| Well, with an inner city legend like Crow where does one begin? Does one litter it with superlatives and hyperbole terms which are more a tool of marketing graduates than that of a fan? Definitely not. Crow the lovely 4 letter word they were, made a huge presence in a city defined by its rock and roll/pop/thrash lineage. Local magazine 'Juice' in 1998 labeled them to be the 'best band in Australia since the Birthday Party'. High praise indeed but unnecessary and very spoiled. For how could one be termed the best? Should they not be considered one of the more important bands since then? Crow were a breath of fresh air. They defied categorisation, a band who simply defined difference and that for me and many made a fine love affair.

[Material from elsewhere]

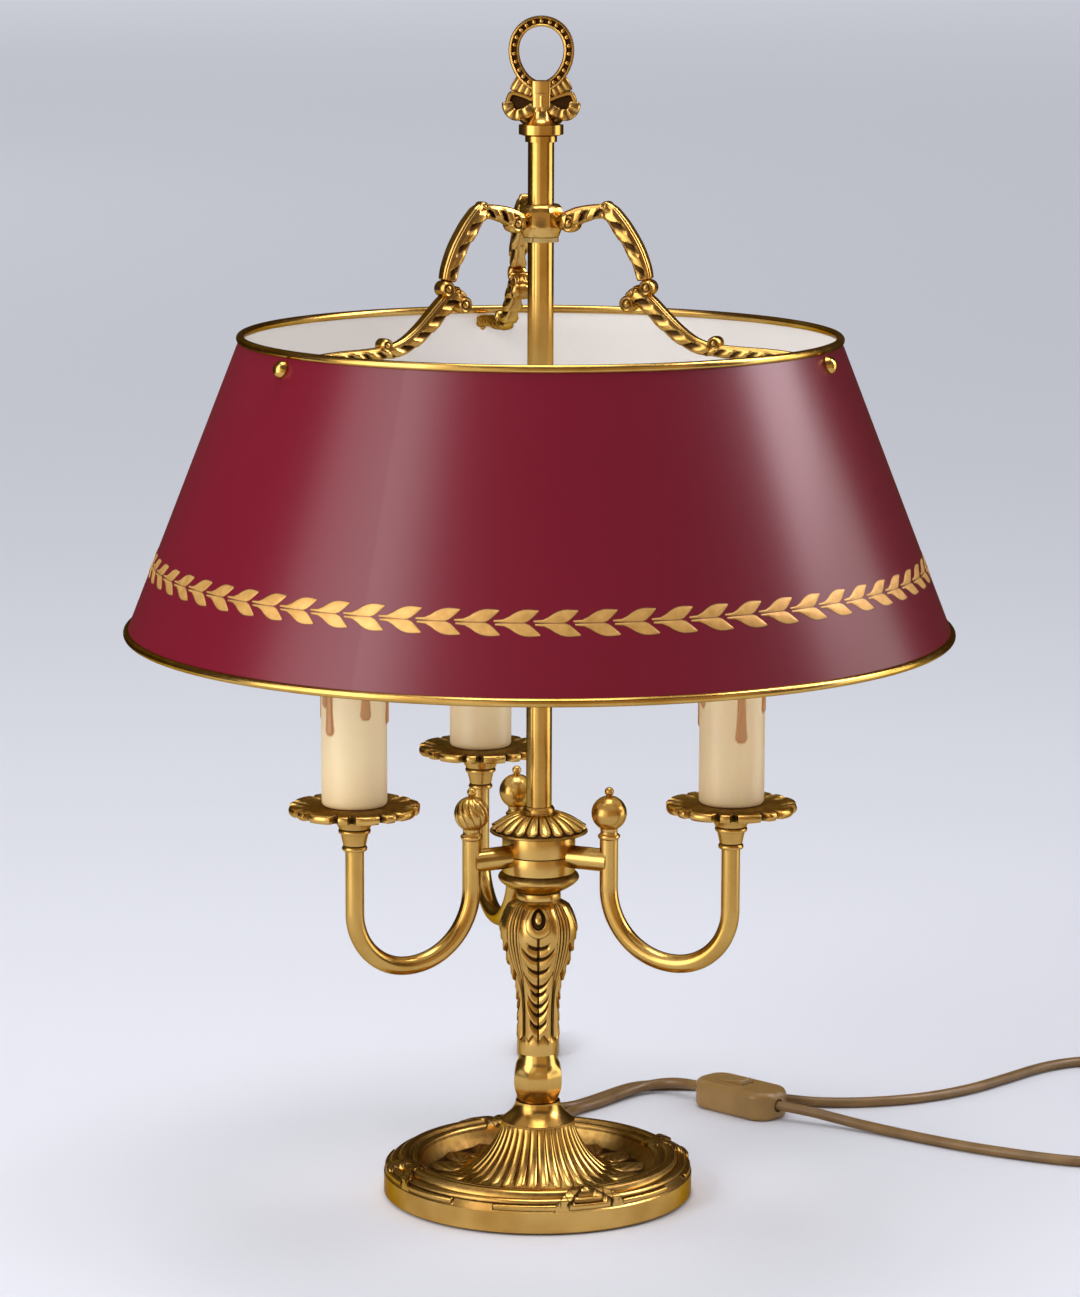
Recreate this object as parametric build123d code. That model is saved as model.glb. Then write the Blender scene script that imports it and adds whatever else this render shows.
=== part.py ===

To understand Crow the band is to endure a journey of emotive qualities which soared at its best moments and plunged at its worse. The early Crow years from 1988 to 1992 were a shambolic affair and for many the most memorable. The excitement of band who could so easily derail was well worth its ticket. Both Peter (vocals and guitar) Fenton and John Fenton (drums) such nervy personalities that they are played on sheer energy and rawness. Bassist Jim Woff and lead guitar/axeman Peter Archer helped this spark no end. Tracks from their first vinyl 'Sunburnt Throats and Happy Thunderclouds' (Phantom) like the epic 9 minute 'Charlie Horses' and the achingly beautiful 'Sourpuss' echo this claim.
To witness an earlier Crow show was an affair to be believed. I remember many an overseas band, i.e. The Verlaines and Straitjacket Fits being blown away by their intensity. It was as if the gig was over once Crow had packed up and finished. Rather than showering over you their music had that special quality of moving through you like drugs can but less expensive. Later on the band lost the likes of Fenton, J. and Archer but not before they recorded a memorable Australian album called 'My Kind of Pain' (HAC 19) that was subsequently nominated for an ARIA award in 1993. Recorded and produced by Steve Albini (Big Black) in 1992 and re-mixed by local Tim Whitten in 1993, it was an album that reflected a more mature sound particularly evident in 'Railhead' and the cracking 'How and Why Wonder'.
Set ListJohn Fenton left the band not long after 'My Kind of Pain' and was replaced by Andy Marks ( Lunarcide). Another Half A Cow release followed with 'Helicon Days' in 1994. Extensive touring followed and it wasn't long before the band became hot property as color spreads on weekly magazines started to occur. The band was snapped up by large local label Roo Art who released their second album 'Li-Loing' in 1995.
Peter Archer then moved to Melbourne in 1996 to start a family and this left the band without one of its real creators. Though the extraordinary talents of Chris Abrahams and Michael Christie were added on keyboards a more stripped back sound evolved and this is very evident on their last player 'Play With Love' in 1998. Though the said album received industry kudos it was not the necessary amount of sales support needed for a major label like BMG.
Crow will be sorely missed. Any memory is a worthy one.